Good documentation also balances creativity and clarity. It should not be vague, and it should not be only descriptive. The best records explain artistic thinking in a way that another person could understand and follow.
Conclusion
Documenting creative decisions is a core part of IB Theatre HL because it shows how theatre is made through informed, reflective choices. It allows students to explain not just what happened in rehearsal, but why it happened and how it affected meaning. This documentation supports theory in practice, strengthens the development of the solo theatre piece, and provides evidence of artistic growth.
In theatre, the performance is temporary, but the thinking behind it can be captured and studied. By recording choices carefully, you create a clear pathway from inspiration to performance. That pathway is what makes creative work visible, assessable, and meaningful 🎬
Study Notes
- Documenting creative decisions means recording the choices made during theatre creation and explaining why they were made.
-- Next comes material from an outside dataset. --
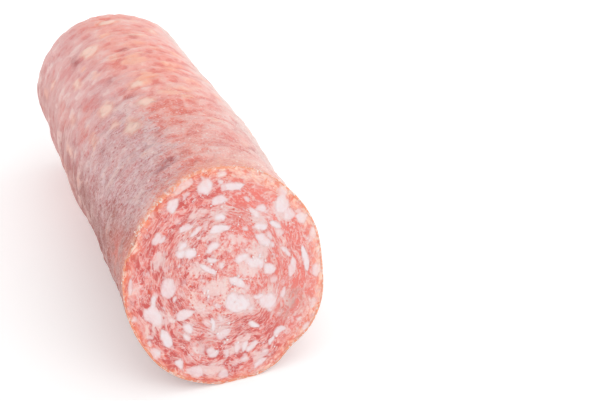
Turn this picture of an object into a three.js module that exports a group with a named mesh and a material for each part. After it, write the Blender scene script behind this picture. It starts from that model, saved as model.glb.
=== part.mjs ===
// A cured sausage in its own casing, lying on its side. The near end is cut at a slant and shows the
// coarse-ground meat. The far end is blunt, closed by the gathered casing. It is all one solid.
// The row frame has +Z up, +Y along the sausage from the cut to the closed end, and its origin under
// the middle of the sausage, on the surface it lies on. Lengths are in millimetres.
import * as THREE from "three";

// Driving dimensions
const radius = 30;
const cutToShoulder = 150; // along the middle line, from the cut face to where the end starts to round
const endDepth = 10; // how far the rounded end reaches past the shoulder
const bellyShare = 0.03; // how much fatter the middle is than the ends
const cutLean = 0.307; // the cut face leans back this much for each unit of height
const cutTurn = 0.059; // and this much for each unit to the right
const restHalfAngle = THREE.MathUtils.degToRad(10); // half the flat spot it lies on, seen from the axis

// Casing
const casingLipHeight = 0.4; // the cut edge of the casing stands proud of the meat
const casingLipWidth = 0.7;
const lumpHeight = 0.35;
const hoopHeight = 0.22; // shallow wrinkles round the girth
const hoopPitch = 19;
const rimWander = 0.45; // how far the rim of the cut strays from a true circle
const rimWanderReach = 25; // and how far along the body that dies away
// Single dents and swellings: how far along the body, how many degrees round from the top, how far
// they stand out, and how far they reach along the body and, in degrees, round it
const dents = [
  { along: 104, degrees: 56, height: -1.3, long: 42, wide: 30 }, // flattened right shoulder
  { along: 29, degrees: 58, height: -1.4, long: 15, wide: 28 },
  { along: 108, degrees: -104, height: -0.65, long: 12, wide: 24 }, // waists of the left flank
  { along: 50, degrees: -104, height: -1.4, long: 17, wide: 28 },
  { along: 17, degrees: -104, height: -0.7, long: 11, wide: 26 },
  { along: 135, degrees: -102, height: -0.8, long: 8, wide: 18 },
  { along: 150, degrees: -86, height: 0.7, long: 10, wide: 14 },
  { along: 152, degrees: 8, height: -0.5, long: 14, wide: 24 },
  { along: 0, degrees: 114, height: 0.9, long: 14, wide: 19 }, // the cut is a little lopsided
  { along: 0, degrees: 145, height: -1.1, long: 14, wide: 10 },
  { along: 0, degrees: -132, height: 0.65, long: 14, wide: 14 },
  { along: 0, degrees: -62, height: -0.9, long: 6, wide: 7 },
];

// Closed end
const endSquareness = 2.5; // 2 is an ellipse, more is blunter
const pleatCount = 18;
const pleatDepth = 0.9;
const puckerRadius = 7;
const puckerDepth = 2.2;
const nubRadius = 3.6;
const nubHeight = 3.4;

// Ground meat on the cut face
const grainCount = 95;
const grainRadius = [1.6, 3.2];
const grainHeight = 0.35;
const grainClearOfRim = 3;

// Mesh density
const around = 72;
const faceRingSpacing = 1.3;
const skinRowSpacing = 4;
const endRows = 13;

const { sin, cos, exp, max, pow, sqrt, PI, round, abs, floor } = Math;
const { smoothstep, clamp, euclideanModulo, degToRad, radToDeg } = THREE.MathUtils;

// A repeatable random number from 0 to 1 for a whole number and a channel.
function draw(index, channel) {
  const wave = sin(index * 12.9898 + channel * 78.233) * 43758.5453;
  return wave - floor(wave);
}

// Angle 0 is the top of the sausage, and it grows towards +X. PI is the line it lies on.
const fromRest = (angle) => abs(euclideanModulo(angle, 2 * PI) - PI);
const onFlatSpot = (angle) => fromRest(angle) <= restHalfAngle + 1e-6;
const awayFromRest = (angle) => smoothstep(fromRest(angle), restHalfAngle, 3.5 * restHalfAngle);

const swell = (y) => 1 + bellyShare * sin(PI * clamp(y / cutToShoulder, 0, 1));
const centreHeight = (y) => radius * swell(y) * cos(restHalfAngle);

// Slow lumps and shallow hoop wrinkles
function casingRelief(angle, y) {
  let lumps = 0;
  for (let i = 1; i <= 5; i++) {
    const turns = 1 + (i % 4);
    lumps += sin(turns * angle + (y * i) / 26 + i * 2.4) / i;
  }
  const hoops = sin((2 * PI * y) / hoopPitch + 1.3 * sin(2 * angle) + 0.7 * sin(3 * angle + y / 30));
  return lumpHeight * lumps * 0.5 + hoopHeight * hoops;
}

// The rim of the cut strays a little from a true circle.
function rimRelief(angle, y) {
  const wander = sin(3 * angle + 0.6) + 0.6 * sin(5 * angle + 2.1) + 0.4 * sin(8 * angle + 4);
  const nearCut = 1 - smoothstep(y, 0, rimWanderReach);
  return nearCut * rimWander * wander * 0.6;
}

function dentRelief(angle, y) {
  let relief = 0;
  for (const { along, degrees, height, long, wide } of dents) {
    const turn = radToDeg(euclideanModulo(angle - degToRad(degrees) + PI, 2 * PI) - PI);
    relief += height * exp(-(((y - along) / long) ** 2) - (turn / wide) ** 2);
  }
  return relief;
}

// All relief dies away at the flat spot.
function skinRadius(angle, y) {
  const relief = casingRelief(angle, y) + rimRelief(angle, y) + dentRelief(angle, y);
  return radius * swell(y) + awayFromRest(angle) * relief;
}

// A point of the body this far under the skin. The flat spot is one plane.
function place(angle, y, inset) {
  const distance = skinRadius(angle, y) - inset;
  const height = onFlatSpot(angle) ? inset : centreHeight(y) + distance * cos(angle);
  return new THREE.Vector3(distance * sin(angle), y, height);
}

const cutPlane = (x, rise) => cutTurn * x + cutLean * rise;

// Grains of fat stand a little proud of the lean meat, spread by the golden angle.
const grains = [];
for (let i = 0; i < grainCount; i++) {
  const turn = i * PI * (3 - sqrt(5)) + (draw(i, 5) - 0.5) * 0.6;
  const reach = (radius - grainClearOfRim) * sqrt((i + draw(i, 1)) / grainCount);
  const size = grainRadius[0] + (grainRadius[1] - grainRadius[0]) * pow(draw(i, 2), 2);
  grains.push({
    x: reach * sin(turn),
    rise: reach * cos(turn),
    long: size,
    short: size * (0.55 + 0.35 * draw(i, 3)),
    tilt: turn + (draw(i, 4) - 0.5) * 1.6,
  });
}

function meatRelief(x, rise) {
  let height = 0;
  for (const grain of grains) {
    const dx = x - grain.x;
    const dz = rise - grain.rise;
    const along = (dx * cos(grain.tilt) - dz * sin(grain.tilt)) / grain.long;
    const across = (dx * sin(grain.tilt) + dz * cos(grain.tilt)) / grain.short;
    const off = along * along + across * across;
    if (off < 1) height = max(height, grainHeight * (1 - off));
  }
  return height;
}

// One closed surface, from rings of points joined in order. A ring has as many points as the one
// before it, or twice as many, and the first and the last ring are single points.
const points = [];
const triangles = [];

function addRing(ring) {
  const first = points.length;
  points.push(...ring);
  return { first, count: ring.length };
}

function joinRings(inner, outer) {
  const at = (ring, i) => ring.first + (i % ring.count);
  if (inner.count === 1) {
    for (let i = 0; i < outer.count; i++) triangles.push([inner.first, at(outer, i), at(outer, i + 1)]);
  } else if (outer.count === 1) {
    for (let i = 0; i < inner.count; i++) triangles.push([at(inner, i), outer.first, at(inner, i + 1)]);
  } else if (inner.count === outer.count) {
    for (let i = 0; i < inner.count; i++) {
      triangles.push([at(inner, i), at(outer, i), at(outer, i + 1)]);
      triangles.push([at(inner, i), at(outer, i + 1), at(inner, i + 1)]);
    }
  } else {
    for (let i = 0; i < inner.count; i++) {
      triangles.push([at(inner, i), at(outer, 2 * i), at(outer, 2 * i + 1)]);
      triangles.push([at(inner, i), at(outer, 2 * i + 1), at(inner, i + 1)]);
      triangles.push([at(inner, i + 1), at(outer, 2 * i + 1), at(outer, 2 * i + 2)]);
    }
  }
}

const angleOf = (i, count) => (2 * PI * i) / count;

// Where the casing, or a line this far under it, meets the cut plane.
function rimPoint(angle, inset, proud) {
  const at = place(angle, 0, inset);
  return at.setY(cutPlane(at.x, at.z - centreHeight(0)) - proud);
}

// The cut face, from its middle to the foot of the casing's edge
const faceRings = round(radius / faceRingSpacing);
let last = addRing([new THREE.Vector3(0, -meatRelief(0, 0), centreHeight(0))]);
for (let k = 1; k <= faceRings; k++) {
  const share = k / faceRings;
  const halvings = share > 0.42 ? 0 : share > 0.2 ? 1 : share > 0.08 ? 2 : 3;
  const count = around / 2 ** halvings;
  const ring = [];
  for (let i = 0; i < count; i++) {
    const angle = angleOf(i, count);
    const edge = rimPoint(angle, casingLipWidth, 0);
    const x = edge.x * share;
    const rise = (edge.z - centreHeight(0)) * share;
    const calm = 1 - smoothstep(share, 0.93, 1);
    ring.push(new THREE.Vector3(x, cutPlane(x, rise) - calm * meatRelief(x, rise), centreHeight(0) + rise));
  }
  const next = addRing(ring);
  joinRings(last, next);
  last = next;
}

// The casing's cut edge, then the casing along the body
const everyAngle = Array.from({ length: around }, (_, i) => angleOf(i, around));
for (const inset of [casingLipWidth * 0.8, 0]) {
  const next = addRing(everyAngle.map((angle) => rimPoint(angle, inset, casingLipHeight)));
  joinRings(last, next);
  last = next;
}
const skinRows = round(cutToShoulder / skinRowSpacing);
for (let row = 1; row <= skinRows; row++) {
  const share = row / skinRows;
  const ring = everyAngle.map((angle) => {
    const start = rimPoint(angle, 0, 0).y;
    const y = start + (cutToShoulder - start) * share;
    return place(angle, y, 0);
  });
  const next = addRing(ring);
  joinRings(last, next);
  last = next;
}

// The closed end: a blunt round with pleats drawn in to a pucker, and a short nub of twisted casing
for (let row = 1; row < endRows; row++) {
  const turn = (row / endRows) * (PI / 2);
  const girth = pow(cos(turn), 2 / endSquareness);
  const reach = pow(sin(turn), 2 / endSquareness);
  const ring = everyAngle.map((angle) => {
    const distance = skinRadius(angle, cutToShoulder) * girth;
    const pleated = smoothstep(girth, 0.15, 0.5) * (1 - smoothstep(girth, 0.55, 0.97));
    const pleat = pleatDepth * pleated * (0.5 - 0.5 * sin(pleatCount * angle + 1.2 * sin(3 * angle)));
    const pucker = puckerDepth * (1 - smoothstep(distance / puckerRadius, 0.3, 1));
    const nub = (nubHeight + puckerDepth) * (1 - smoothstep(distance / nubRadius, 0.35, 1));
    const y = cutToShoulder + endDepth * reach - pleat - pucker + nub;
    const foot = onFlatSpot(angle) ? cos(restHalfAngle) / cos(fromRest(angle)) : 1;
    const rise = distance * cos(angle) * foot;
    return new THREE.Vector3(distance * sin(angle), y, centreHeight(cutToShoulder) + rise);
  });
  const next = addRing(ring);
  joinRings(last, next);
  last = next;
}
const tip = new THREE.Vector3(0, cutToShoulder + endDepth + nubHeight, centreHeight(cutToShoulder));
joinRings(last, addRing([tip]));

// The rings run from the cut face to the closed end, so each triangle is turned to face outwards.
const positions = new Float32Array(points.length * 3);
points.forEach((point, i) => point.toArray(positions, i * 3));
const geometry = new THREE.BufferGeometry();
geometry.setAttribute("position", new THREE.BufferAttribute(positions, 3));
geometry.setIndex(triangles.flatMap(([a, b, c]) => [a, c, b]));
geometry.computeBoundingBox();
const box = geometry.boundingBox;
geometry.translate(-(box.min.x + box.max.x) / 2, -(box.min.y + box.max.y) / 2, -box.min.z);
geometry.computeVertexNormals();

const curedMeat = new THREE.MeshStandardMaterial({ color: 0xd68f86, roughness: 0.55, metalness: 0 });
const sausage = new THREE.Mesh(geometry, curedMeat);
sausage.name = "sausage";

const part = new THREE.Group();
part.add(sausage);

export default part;
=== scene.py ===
# Cured sausage: one log in its casing, cut at a slant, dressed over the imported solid
import math

import bpy
import numpy as np
from mathutils import Matrix, Vector, noise


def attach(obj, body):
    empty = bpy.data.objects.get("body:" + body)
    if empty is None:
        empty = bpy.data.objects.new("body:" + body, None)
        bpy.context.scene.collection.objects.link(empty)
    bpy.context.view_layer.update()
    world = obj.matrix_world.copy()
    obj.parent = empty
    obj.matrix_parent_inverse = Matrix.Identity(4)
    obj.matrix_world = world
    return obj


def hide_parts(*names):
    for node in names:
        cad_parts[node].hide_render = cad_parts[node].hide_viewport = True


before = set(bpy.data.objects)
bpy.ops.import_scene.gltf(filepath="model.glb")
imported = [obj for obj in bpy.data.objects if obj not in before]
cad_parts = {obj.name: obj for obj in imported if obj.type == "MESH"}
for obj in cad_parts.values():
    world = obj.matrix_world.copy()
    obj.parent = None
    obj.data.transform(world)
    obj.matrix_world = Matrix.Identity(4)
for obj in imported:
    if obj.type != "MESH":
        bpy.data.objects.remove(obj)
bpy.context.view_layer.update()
mm = 0.001

# The log itself, in millimetres, with the same numbers as the solid under it
logShape = {
    "radius": 30.0,
    "cutToShoulder": 150.0,
    "endDepth": 10.0,
    "bellyShare": 0.03,
    "cutLean": 0.307,  # the cut leans back this much for each unit of height
    "cutTurn": 0.059,  # and this much for each unit to the right
    "restHalfAngle": math.radians(10),
    "lumpHeight": 0.35,
    "hoopHeight": 0.22,
    "hoopPitch": 19.0,
    "rimWander": 0.45,
    "rimWanderReach": 25.0,
    "endSquareness": 2.5,
    "pleatCount": 18,
    "pleatDepth": 0.9,
    "puckerRadius": 7.0,
    "puckerDepth": 2.2,
    "nubRadius": 3.6,
    "nubHeight": 3.4,
    # Single dents and swellings: along, degrees round from the top, height, reach along and round
    "dents": [
        (104, 56, -1.3, 42, 30), (29, 58, -1.4, 15, 28), (108, -104, -0.65, 12, 24),
        (50, -104, -1.4, 17, 28), (17, -104, -0.7, 11, 26), (135, -102, -0.8, 8, 18),
        (150, -86, 0.7, 10, 14), (152, 8, -0.5, 14, 24), (0, 114, 0.9, 14, 19),
        (0, 145, -1.1, 14, 10), (0, -132, 0.65, 14, 14), (0, -62, -0.9, 6, 7),
    ],
}


def smoothStep(value, low, high):
    share = np.clip((value - low) / (high - low), 0, 1)
    return share * share * (3 - 2 * share)


def fromRest(angle):  # angle 0 is the top, and pi is the line that the log lies on
    return np.abs(np.mod(angle, 2 * np.pi) - np.pi)


def halfTurn(angle):  # the same angle, between -pi and pi
    return (angle + np.pi) % (2 * np.pi) - np.pi


def awayFromRest(angle):
    half = logShape["restHalfAngle"]
    return smoothStep(fromRest(angle), half, 3.5 * half)


def onFlatSpot(angle):
    return fromRest(angle) <= logShape["restHalfAngle"] + 1e-6


def swell(y):
    share = np.clip(y / logShape["cutToShoulder"], 0, 1)
    return 1 + logShape["bellyShare"] * np.sin(np.pi * share)


def centreHeight(y):
    return logShape["radius"] * swell(y) * math.cos(logShape["restHalfAngle"])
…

- Strong documentation includes the choice, the reason, rehearsal testing, feedback, refinement, and outcome.
- A creative decision can involve acting, movement, voice, space, design, text, or audience relationship.
- Key terms include stimulus, intention, process, refinement, justification, evaluation, and evidence.
- IB Theatre HL values the connection between theory and practice, so documentation should show how theory influenced practical choices.
- The solo theatre piece depends on documented research, experimentation, and reflection.
- Useful forms of evidence include journals, annotated scripts, sketches, photos, videos, and feedback notes.
- Good documentation is specific, organized, reflective, and connected to audience impact.
- Even unsuccessful ideas matter if they are analyzed and used to improve the final piece.
- Documenting creative decisions helps prove artistic thinking and development over time.